Because of this, Jarocki said it is important for parents to have conversations with teens indirectly – for example, discussing the merit of a relationship portrayed in media – and directly about teens’ relationships.
“The biggest piece is just to have that conversation,” Jarocki said. “A lot of people are really intimidated about having that conversation, but it’s really important to have a dialogue, rather than interrogating, rather than preaching. That’s really a way to turn teens off.”
Additionally, Jarocki said changes in a teen’s mindset can happen slowly, even after a conversation about an unhealthy or abusive relationship has taken place. It won’t help to push someone to end a relationship if they are not ready to do so, she said. That could instead further the isolation they experience.
“That teen might not be ready to leave that relationship,” Jarocki said. “They might need time to figure that out and that’s okay.”
Rather, she said it is important to have an open door for the teen, and offer help connecting them to resources that exist at schools or DAIS.
Jarocki suggests parents follow the following tips when talking to teens about dating violence:
- ask open-ended, prompting questions about the relationship and how it’s going
- listen non-judgmentally
- use supportive statements
- recognize how the teen feels about the relationship without projecting your thoughts on the relationship into the conversation
- let the teen know you’re on their side
Jarocki also said many teens experiencing dating violence will turn first to another friend. She suggests teens that know a friend who is experiencing dating violence should follow three core steps: listen, support and offer resources. She also suggests teens who talk to a friend experiencing dating violence follow the following tips:
- believe what they are telling you
- listen to as much or as little as they want to tell
- support their decisions
- don’t interrogate them or push them to make decisions
- offer resources, such as a parent, someone at school, or the resources provided by DAIS
The DAIS 24-hour help line at 608-251-4445 is free and confidential, and is open to both individuals experiencing domestic violence and family and friends who want help figuring out how to help someone they care about who is experiencing domestic violence.
Event seeks to empower teens
As part of Teen Dating Violence Awareness Month, Domestic Abuse Intervention Services (DAIS) will hold a collaborative event seeking to empower teens and build stronger communities.
The first of three Empower series sessions, the DAIS Empower Session on Teens takes place Wednesday, Feb. 22 from 5:30-7 p.m. at the Goodman Community Center, 149 Waubesa St., Madison.

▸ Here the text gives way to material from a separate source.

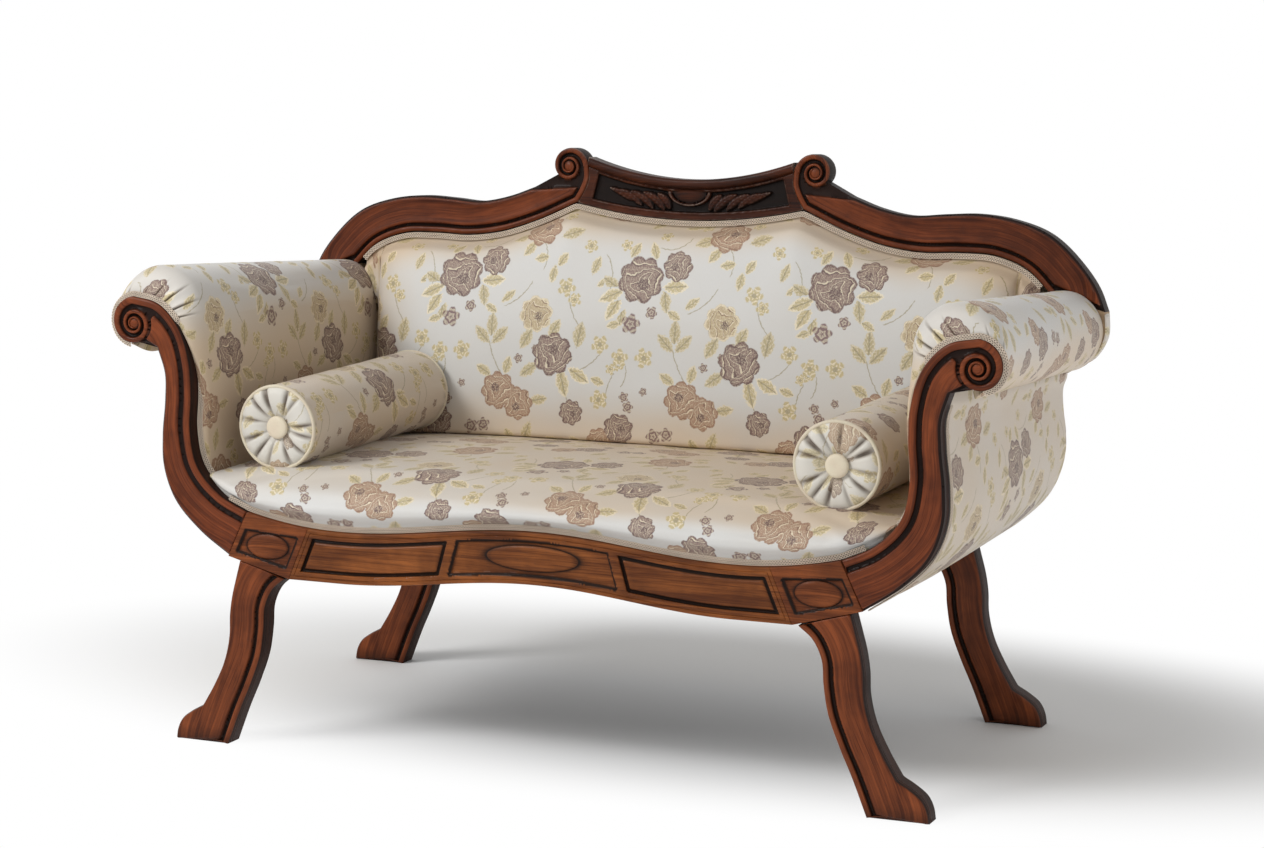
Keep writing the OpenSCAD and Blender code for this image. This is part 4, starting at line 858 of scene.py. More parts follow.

The event is free and open to the public.
The session will feature short talks by speakers from GSAFE, Operation Fresh Start, and La Follette High School Men Encouraging Nonviolent Strength (MENS) club, an initiative offered through DAIS for middle- and high-school aged males. The MENS program provides youth a space in which to discuss gender roles, communication, conflict resolution and healthy relationships.